If you're 58 years old with $4,000 set aside for retirement, you may not end your career with $1 million saved -- but remember, you also don't have to. There's no single savings figure that guarantees happiness later in life. Rather than lamenting the fact that you're behind, work on catching up or simply doing your best.

2. Invest wisely

The money you stash in your IRA or 401(k) could grow into a sizable sum if you invest it efficiently. Say you're 48 years old with no savings, but over the next 20 years, you pledge to sock away $250 a month in your IRA. In the absence of any investment growth whatsoever, you'll accumulate $60,000. But if you go heavy on stocks so that your IRA generates an average annual 7% return, which is a few percentage points below the stock market's average, you'll end up with more than double that amount -- nearly $123,000.

3. Work longer

Maybe retiring in your early 60s won't work out for you because you'll need to put in more time in the labor force to boost your savings. Don't assume that's a bad thing. Americans are living longer these days. If you leave your job five years later than planned, you may still be in line for quite a lengthy retirement. Besides, working longer means you'll stretch whatever existing savings you have. It may be a good thing for your mental and physical health. Some studies, in fact, have linked working longer to living a longer life.

4. Reset some expectations

If you haven't saved as much money for retirement as you planned to, you may not get to spend your senior years traveling extensively or living in a major city where housing is expensive. That's not necessarily a terrible thing. If it's too late to make a meaningful dent in your savings (say, you're already well into your 60s and can only delay retirement so long), embrace the idea of working with what you have. You may be surprised at how much you enjoy a simpler retirement -- one where you spend your time volunteering, exploring local attractions, and taking classes.

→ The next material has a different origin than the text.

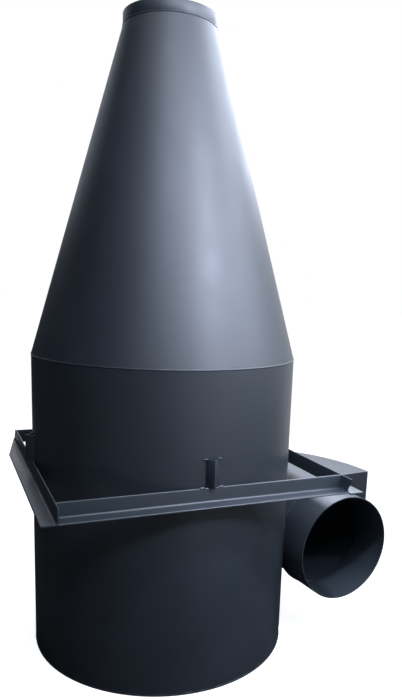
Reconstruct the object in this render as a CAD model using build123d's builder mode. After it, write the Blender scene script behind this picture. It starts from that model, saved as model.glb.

It's easy to take a doom-and-gloom approach to retirement, especially when life itself is far from normal. But during these unsettling times, it's more important than ever to maintain a positive attitude. Contrary to what you may read, there's no need to write off the idea of a happy retirement, even if your savings aren't where they should be. If you take these key steps, you may find that your senior years are more fulfilling than you ever could have imagined.